Fleet of foot as well, Dorsey found jobs, one arboreal in nature. "I trimmed almost every eucalyptus tree in Ventura County," he said. "Now, I just paint them."
Dorsey would go on to graduate from the Famous Artist Course in Westport, Connecticut. But gallivanting about the countryside is a lifelong habit. "My dad went to Harvard. My mom went to Smith. My sister went to Berkeley, and I went to Alaska. I thought that would handle my BA and MFA."
His major influences have been the early California Impressionists, as well as Alaskan painter Sydney Laurence. The eclectic Dorsey brims with talent in many other areas, from being a pilot to writing songs (sung by such groups as the Monkees) and playing the keyboard. Dorsey calls his wife Mary an important stabilizer. "She runs the other end of the zoo. If I had to worry about the phone bill, I couldn't paint." The prolific master can even count posters in his stable of works, but the medium of painting is still his most cherished. "When you have one of these scenes, it opens up the world," he says reflectively.

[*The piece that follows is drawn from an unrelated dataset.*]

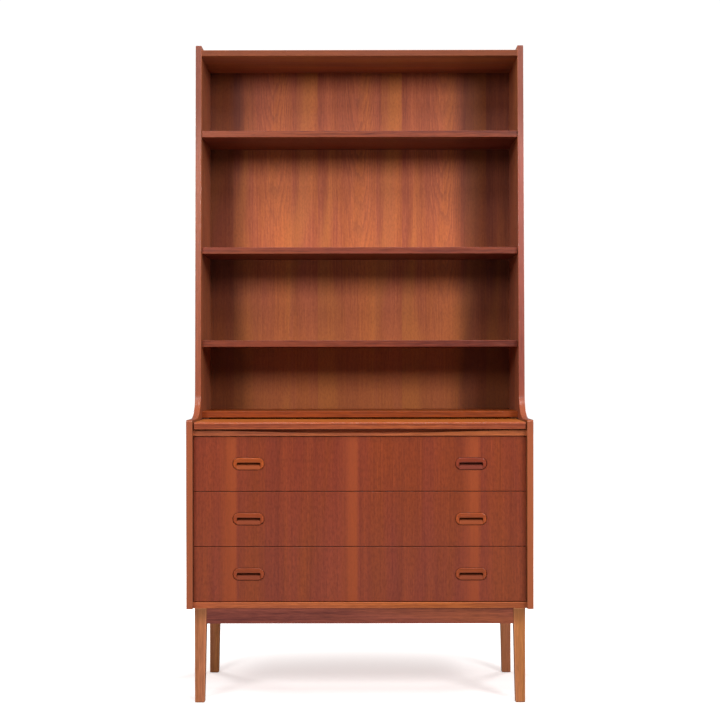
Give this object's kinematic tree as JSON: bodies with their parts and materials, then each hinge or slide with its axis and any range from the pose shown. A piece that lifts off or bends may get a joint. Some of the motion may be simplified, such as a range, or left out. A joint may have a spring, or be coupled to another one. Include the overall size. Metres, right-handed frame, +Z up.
{
  "type": "bookcase with adjustable shelves",
  "caption": "Open bookcase with wire-hung adjustable shelves over a pull-out writing slide, flush drawers with carved pulls and a tapered leg frame.",
  "frame": {"origin": "on the floor, at the middle of the footprint", "axes": "+Z up; the front faces -Y; +X to the right seen from the front"},
  "size_m": [0.9, 0.44, 1.757],
  "materials": {
    "case_teak": "satin oiled teak veneer with solid edges",
    "back_veneer": "oiled teak veneer, upright figured leaves",
    "back_board": "plain brown hardboard",
    "shelf_teak": "satin oiled teak veneer",
    "edge_teak": "satin solid teak",
    "slide_veneer": "satin teak veneer, a little brighter from use",
    "drawer_teak": "satin teak veneer, upright grain running through all the fronts",
    "pull_teak": "carved solid teak, polished by hands",
    "leg_teak": "solid teak, oiled",
    "apron_teak": "solid teak, oiled, darker",
    "drawer_box_wood": "pale hardwood, waxed",
    "drawer_floor_ply": "thin plywood",
    "beech": "plain beech",
    "wire_steel": "bent drawn steel wire",
    "screw_steel": "dull plated steel",
    "glide_plastic": "dark plastic glide"
  },
  "bodies": {
    "case": {"side_left": "case_teak", "side_right": "case_teak", "top_board": "case_teak", "ledge_board": "case_teak", "dust_board": "case_teak", "finger_rail": "edge_teak", "bottom_board": "case_teak", "back_panel_upper": "back_veneer", "back_panel_lower": "back_board", "back_screws": "screw_steel", "case_dowels": "beech", "shelf_lower_wires": "wire_steel", "shelf_middle_wires": "wire_steel", "shelf_upper_wires": "wire_steel", "slide_stop": "beech", "slide_guides": "beech", "drawer_runners_right": "beech", "drawer_runners_left": "beech", "leg_front_right": "leg_teak", "leg_front_left": "leg_teak", "leg_rear_right": "leg_teak", "leg_rear_left": "leg_teak", "apron_front": "apron_teak", "apron_rear": "apron_teak", "apron_right": "apron_teak", "apron_left": "apron_teak", "foot_glides": "glide_plastic", "corner_blocks": "beech", "frame_screws": "screw_steel"},
    "writing_slide": {"writing_slide_board": "slide_veneer", "writing_slide_lipping": "edge_teak", "writing_slide_batten": "beech"},
    "shelf_lower": {"shelf_lower_board": "shelf_teak", "shelf_lower_lipping": "edge_teak"},
    "shelf_middle": {"shelf_middle_board": "shelf_teak", "shelf_middle_lipping": "edge_teak"},
    "shelf_upper": {"shelf_upper_board": "shelf_teak", "shelf_upper_lipping": "edge_teak"},
    "drawer_bottom": {"drawer_bottom_front": "drawer_teak", "drawer_bottom_side_right": "drawer_box_wood", "drawer_bottom_side_left": "drawer_box_wood", "drawer_bottom_back": "drawer_box_wood", "drawer_bottom_floor": "drawer_floor_ply", "drawer_bottom_pull_left": "pull_teak", "drawer_bottom_pull_right": "pull_teak"},
    "drawer_middle": {"drawer_middle_front": "drawer_teak", "drawer_middle_side_right": "drawer_box_wood", "drawer_middle_side_left": "drawer_box_wood", "drawer_middle_back": "drawer_box_wood", "drawer_middle_floor": "drawer_floor_ply", "drawer_middle_pull_left": "pull_teak", "drawer_middle_pull_right": "pull_teak"},
    "drawer_top": {"drawer_top_front": "drawer_teak", "drawer_top_side_right": "drawer_box_wood", "drawer_top_side_left": "drawer_box_wood", "drawer_top_back": "drawer_box_wood", "drawer_top_floor": "drawer_floor_ply", "drawer_top_pull_left": "pull_teak", "drawer_top_pull_right": "pull_teak"}
  },
  "joints": [
    {"name": "shelf_upper_draw", "type": "slide", "parent": "case", "child": "shelf_upper", "axis": [0, -1, 0], "range_m": [0, 0.19]},
    {"name": "shelf_middle_draw", "type": "slide", "parent": "case", "child": "shelf_middle", "axis": [0, -1, 0], "range_m": [0, 0.19]},
    {"name": "shelf_lower_draw", "type": "slide", "parent": "case", "child": "shelf_lower", "axis": [0, -1, 0], "range_m": [0, 0.19]},
    {"name": "writing_slide_pull", "type": "slide", "parent": "case", "child": "writing_slide", "axis": [0, -1, 0], "range_m": [0, 0.16]},
    {"name": "drawer_top_pull", "type": "slide", "parent": "case", "child": "drawer_top", "axis": [0, -1, 0], "range_m": [0, 0.28]},
    {"name": "drawer_middle_pull", "type": "slide", "parent": "case", "child": "drawer_middle", "axis": [0, -1, 0], "range_m": [0, 0.28]},
    {"name": "drawer_bottom_pull", "type": "slide", "parent": "case", "child": "drawer_bottom", "axis": [0, -1, 0], "range_m": [0, 0.28]}
  ]
}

William Dorsey was born in 1942. As a twentieth-century California painter, Dorsey has had work in auctions alongside early California Masters of plein-air painting.
Dorsey is a 1960 graduate of the Famous Artist Course, Westport, Connecticut, and is currently a resident of Ojai, California, and Red Mountain via Homer, Alaska. He was influenced and inspired by Alaskan painter Sydney Laurence and the early California Impressionists.
Painting oil landscapes primarily of California and Alaska, Dorsey travels extensively. He has painted and exhibited his work in Stowe, Vermont; Taos, New Mexico; Sun Valley, Idaho; Jackson Hole, Wyoming; as well as California and Alaska.
William Ballantine Dorsey 1942-2019
On the evening of April 29, William died after being hit by a pickup truck while walking across a street in Palm Desert, California.
Primarily self-taught, William was best known as a California Landscape Painter. His paintings were reminiscent of the California Impressionists with rich atmospheric perspective and depth. It is important to note that William had difficulty seeing distance due to an eye condition. He would create the illusion of depth with skillful painting techniques and his sophisticated use of color.